◆ EXERCISE ◆
Reproduce the listing verbatim.

◆ STORED DATA ◆
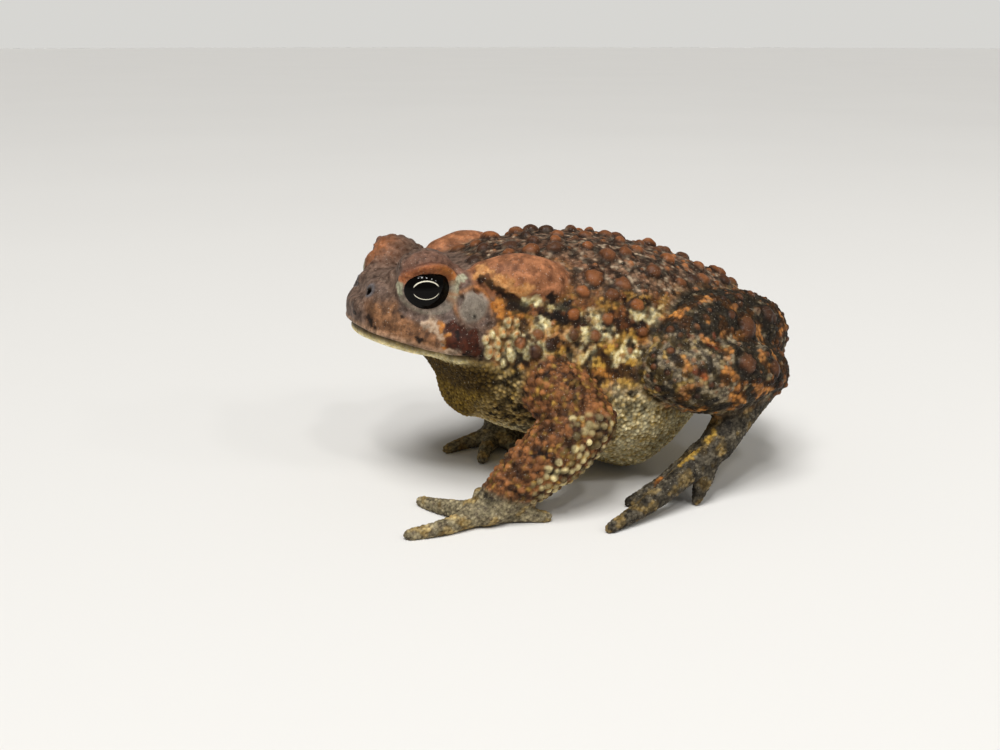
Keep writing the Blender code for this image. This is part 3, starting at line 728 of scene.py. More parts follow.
ochre = daub((
    ((-19.0, -15.9, 38.8), (2.8, 1.8, 1.1)), ((-15.9, -17.0, 37.2), (2.0, 1.8, 1.0)),
    ((-21.3, -13.8, 40.4), (1.6, 1.8, 1.1)), ((-18.5, -17.4, 28.6), (3.6, 2.4, 3.6)),
    ((-14.0, -18.5, 29.8), (3.0, 2.4, 2.8)), ((-8.0, -19.4, 29.6), (2.4, 2.4, 1.6)),
))
orange = daub((
    ((-29.2, -15.0, 31.8), (0.6, 1.4, 0.9)), ((-28.8, -15.7, 29.6), (0.6, 1.6, 1.4)),
    ((-18.9, -15.8, 34.6), (1.0, 1.8, 1.8)), ((-17.2, -16.9, 32.6), (1.5, 1.8, 0.9)),
    ((21.3, -24.1, 27.7), (1.3, 1.6, 1.5)),
    ((16.0, -30.7, 23.0), (1.6, 1.8, 1.2)), ((9.8, -22.3, 31.7), (2.0, 1.8, 0.8)),
    ((24.0, -22.8, 30.4), (2.4, 1.6, 0.8)), ((33.6, -19.2, 24.6), (1.5, 1.6, 1.8)),
    ((18.4, -31.0, 19.6), (1.4, 1.8, 1.2)), ((6.1, -27.0, 3.9), (0.9, 1.2, 0.9)),
))
red = daub((
    ((11.4, -26.0, 29.0), (0.7, 1.2, 0.6)), ((14.9, -27.1, 27.4), (0.8, 1.2, 0.6)),
    ((11.3, -30.2, 23.7), (0.9, 1.4, 1.0)), ((16.0, -25.5, 28.8), (0.7, 1.2, 0.6)),
))
maroon = daub((
    ((-27.2, -15.8, 31.4), (1.3, 1.8, 1.3)), ((-25.9, -16.7, 30.2), (1.7, 1.8, 1.5)),
    ((-25.5, -17.2, 28.3), (1.5, 1.8, 1.3)), ((-27.6, -16.5, 29.5), (1.0, 1.6, 1.2)),
    ((-24.4, -17.2, 30.4), (1.2, 1.8, 1.3)), ((-24.2, -17.4, 27.8), (1.3, 1.8, 1.1)),
))
black = daub((
    ((-10.6, -17.9, 36.0), (1.5, 1.8, 0.6)), ((-11.5, -18.0, 33.0), (1.1, 1.8, 0.9)),
    ((-9.2, -19.0, 31.9), (0.9, 1.8, 0.9)), ((-16.9, -17.7, 30.9), (0.8, 1.8, 0.7)),
    ((-15.9, -29.5, 9.9), (2.4, 2.4, 0.7)), ((-16.8, -28.2, 12.4), (1.5, 2.0, 0.5)),
    ((-8.0, -26.0, 17.5), (1.4, 1.5, 1.0)),
    ((-19.4, -17.6, 27.2), (0.5, 1.8, 0.9)), ((-22.8, -17.2, 27.0), (0.6, 1.4, 1.2)),
    ((-25.4, -17.0, 27.8), (0.4, 1.2, 0.5)), ((-26.8, -16.2, 30.6), (0.5, 1.2, 0.5)),
    ((-39.1, -7.1, 32.4), (0.6, 0.8, 0.35)), ((-38.4, -8.0, 31.5), (0.5, 0.8, 0.4)),
    ((-32.5, -14.0, 30.0), (0.6, 0.8, 0.4)), ((-34.6, -11.0, 33.3), (0.4, 0.8, 0.35)),
    ((-40.8, -3.3, 32.6), (0.5, 0.7, 0.3)), ((-23.9, -15.6, 33.0), (0.5, 1.2, 0.5)),
))
black = np.maximum(black, stroke(((-21.9, -14.4, 39.3), (-19.8, -15.5, 38.0), (-18.2, -15.9, 36.8)), 1.0))
black = np.maximum(black, stroke(((-18.2, -15.9, 36.8), (-16.4, -16.0, 35.4), (-14.8, -16.9, 34.2)), 1.0))
black = np.maximum(black, stroke(((-20.3, -16.3, 21.5), (-16.7, -19.1, 23.4)), 0.5))
print("share of the skin in black patches:", (black > 0.5).mean().round(4))

# %% [markdown]
# ## Patterns of each region
# Colour cells lie in the skin as islands, so a toad's mottles are blotches with firm edges. Each
# pattern here is noise of a known size in mm, cut off at a level: a lower level makes larger blotches.
# A narrow ramp keeps the edge firm, and the product with a region's mask keeps the pattern on that part
# of the body.

# %% Mottles of five sizes, in mm
coarse = mottle(3.2, 1)
middling = mottle(1.9, 2)
small_mottle = mottle(1.1, 3)
fine_mottle = mottle(0.8, 6)
other = mottle(2.4, 4)
print("mottles from", coarse.min().round(2), "to", coarse.max().round(2))

# %% Back and flank
back_dark = spread(rise(0.5 * middling + 0.5 * small_mottle, 0.47, 0.54)) * top
back_warm = spread(rise(other, 0.55, 0.7)) * np.clip(top + gland, 0, 1)
# Pale flecks on the back, which also serve as painted highlights on it.
back_pale = spread(rise(fine_mottle, 0.62, 0.7)) * top
flank_dark = spread(rise(0.6 * middling + 0.4 * small_mottle, 0.57, 0.61)) * flank
flank_pepper = spread(rise(fine_mottle, 0.66, 0.72)) * flank
flank_cream = spread(rise(coarse, 0.56, 0.62)) * flank * rise(-z, -35, -32)
russet = flank * rise(z - 0.1 * x, 27.5, 30.5)
flank_yellow = (1 - 0.7 * russet) * spread(rise(other, 0.5, 0.64)) * flank
print("dark on the back:", (back_dark > 0.5).mean().round(3), "and on the flank:",
      (flank_dark > 0.5).mean().round(3))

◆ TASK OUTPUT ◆
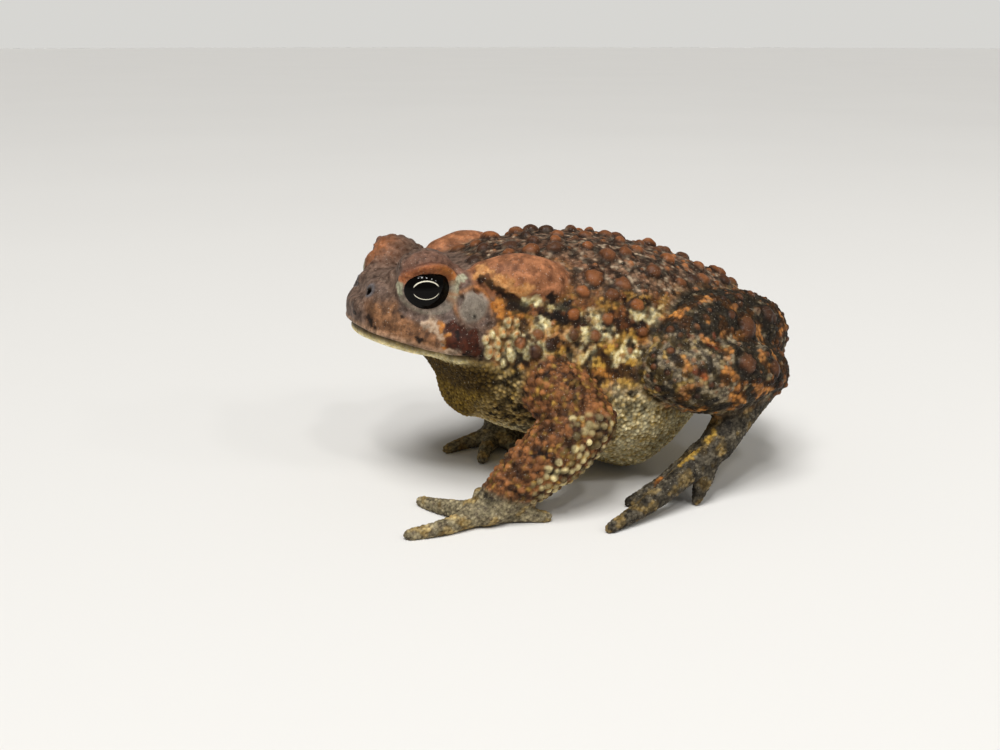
Keep writing the Blender code for this image. This is part 3, starting at line 728 of scene.py. More parts follow.
ochre = daub((
    ((-19.0, -15.9, 38.8), (2.8, 1.8, 1.1)), ((-15.9, -17.0, 37.2), (2.0, 1.8, 1.0)),
    ((-21.3, -13.8, 40.4), (1.6, 1.8, 1.1)), ((-18.5, -17.4, 28.6), (3.6, 2.4, 3.6)),
    ((-14.0, -18.5, 29.8), (3.0, 2.4, 2.8)), ((-8.0, -19.4, 29.6), (2.4, 2.4, 1.6)),
))
orange = daub((
    ((-29.2, -15.0, 31.8), (0.6, 1.4, 0.9)), ((-28.8, -15.7, 29.6), (0.6, 1.6, 1.4)),
    ((-18.9, -15.8, 34.6), (1.0, 1.8, 1.8)), ((-17.2, -16.9, 32.6), (1.5, 1.8, 0.9)),
    ((21.3, -24.1, 27.7), (1.3, 1.6, 1.5)),
    ((16.0, -30.7, 23.0), (1.6, 1.8, 1.2)), ((9.8, -22.3, 31.7), (2.0, 1.8, 0.8)),
    ((24.0, -22.8, 30.4), (2.4, 1.6, 0.8)), ((33.6, -19.2, 24.6), (1.5, 1.6, 1.8)),
    ((18.4, -31.0, 19.6), (1.4, 1.8, 1.2)), ((6.1, -27.0, 3.9), (0.9, 1.2, 0.9)),
))
red = daub((
    ((11.4, -26.0, 29.0), (0.7, 1.2, 0.6)), ((14.9, -27.1, 27.4), (0.8, 1.2, 0.6)),
    ((11.3, -30.2, 23.7), (0.9, 1.4, 1.0)), ((16.0, -25.5, 28.8), (0.7, 1.2, 0.6)),
))
maroon = daub((
    ((-27.2, -15.8, 31.4), (1.3, 1.8, 1.3)), ((-25.9, -16.7, 30.2), (1.7, 1.8, 1.5)),
    ((-25.5, -17.2, 28.3), (1.5, 1.8, 1.3)), ((-27.6, -16.5, 29.5), (1.0, 1.6, 1.2)),
    ((-24.4, -17.2, 30.4), (1.2, 1.8, 1.3)), ((-24.2, -17.4, 27.8), (1.3, 1.8, 1.1)),
))
black = daub((
    ((-10.6, -17.9, 36.0), (1.5, 1.8, 0.6)), ((-11.5, -18.0, 33.0), (1.1, 1.8, 0.9)),
    ((-9.2, -19.0, 31.9), (0.9, 1.8, 0.9)), ((-16.9, -17.7, 30.9), (0.8, 1.8, 0.7)),
    ((-15.9, -29.5, 9.9), (2.4, 2.4, 0.7)), ((-16.8, -28.2, 12.4), (1.5, 2.0, 0.5)),
    ((-8.0, -26.0, 17.5), (1.4, 1.5, 1.0)),
    ((-19.4, -17.6, 27.2), (0.5, 1.8, 0.9)), ((-22.8, -17.2, 27.0), (0.6, 1.4, 1.2)),
    ((-25.4, -17.0, 27.8), (0.4, 1.2, 0.5)), ((-26.8, -16.2, 30.6), (0.5, 1.2, 0.5)),
    ((-39.1, -7.1, 32.4), (0.6, 0.8, 0.35)), ((-38.4, -8.0, 31.5), (0.5, 0.8, 0.4)),
    ((-32.5, -14.0, 30.0), (0.6, 0.8, 0.4)), ((-34.6, -11.0, 33.3), (0.4, 0.8, 0.35)),
    ((-40.8, -3.3, 32.6), (0.5, 0.7, 0.3)), ((-23.9, -15.6, 33.0), (0.5, 1.2, 0.5)),
))
black = np.maximum(black, stroke(((-21.9, -14.4, 39.3), (-19.8, -15.5, 38.0), (-18.2, -15.9, 36.8)), 1.0))
black = np.maximum(black, stroke(((-18.2, -15.9, 36.8), (-16.4, -16.0, 35.4), (-14.8, -16.9, 34.2)), 1.0))
black = np.maximum(black, stroke(((-20.3, -16.3, 21.5), (-16.7, -19.1, 23.4)), 0.5))
print("share of the skin in black patches:", (black > 0.5).mean().round(4))

# %% [markdown]
# ## Patterns of each region
# Colour cells lie in the skin as islands, so a toad's mottles are blotches with firm edges. Each
# pattern here is noise of a known size in mm, cut off at a level: a lower level makes larger blotches.
# A narrow ramp keeps the edge firm, and the product with a region's mask keeps the pattern on that part
# of the body.

# %% Mottles of five sizes, in mm
coarse = mottle(3.2, 1)
middling = mottle(1.9, 2)
small_mottle = mottle(1.1, 3)
fine_mottle = mottle(0.8, 6)
other = mottle(2.4, 4)
print("mottles from", coarse.min().round(2), "to", coarse.max().round(2))

# %% Back and flank
back_dark = spread(rise(0.5 * middling + 0.5 * small_mottle, 0.47, 0.54)) * top
back_warm = spread(rise(other, 0.55, 0.7)) * np.clip(top + gland, 0, 1)
# Pale flecks on the back, which also serve as painted highlights on it.
back_pale = spread(rise(fine_mottle, 0.62, 0.7)) * top
flank_dark = spread(rise(0.6 * middling + 0.4 * small_mottle, 0.57, 0.61)) * flank
flank_pepper = spread(rise(fine_mottle, 0.66, 0.72)) * flank
flank_cream = spread(rise(coarse, 0.56, 0.62)) * flank * rise(-z, -35, -32)
russet = flank * rise(z - 0.1 * x, 27.5, 30.5)
flank_yellow = (1 - 0.7 * russet) * spread(rise(other, 0.5, 0.64)) * flank
print("dark on the back:", (back_dark > 0.5).mean().round(3), "and on the flank:",
      (flank_dark > 0.5).mean().round(3))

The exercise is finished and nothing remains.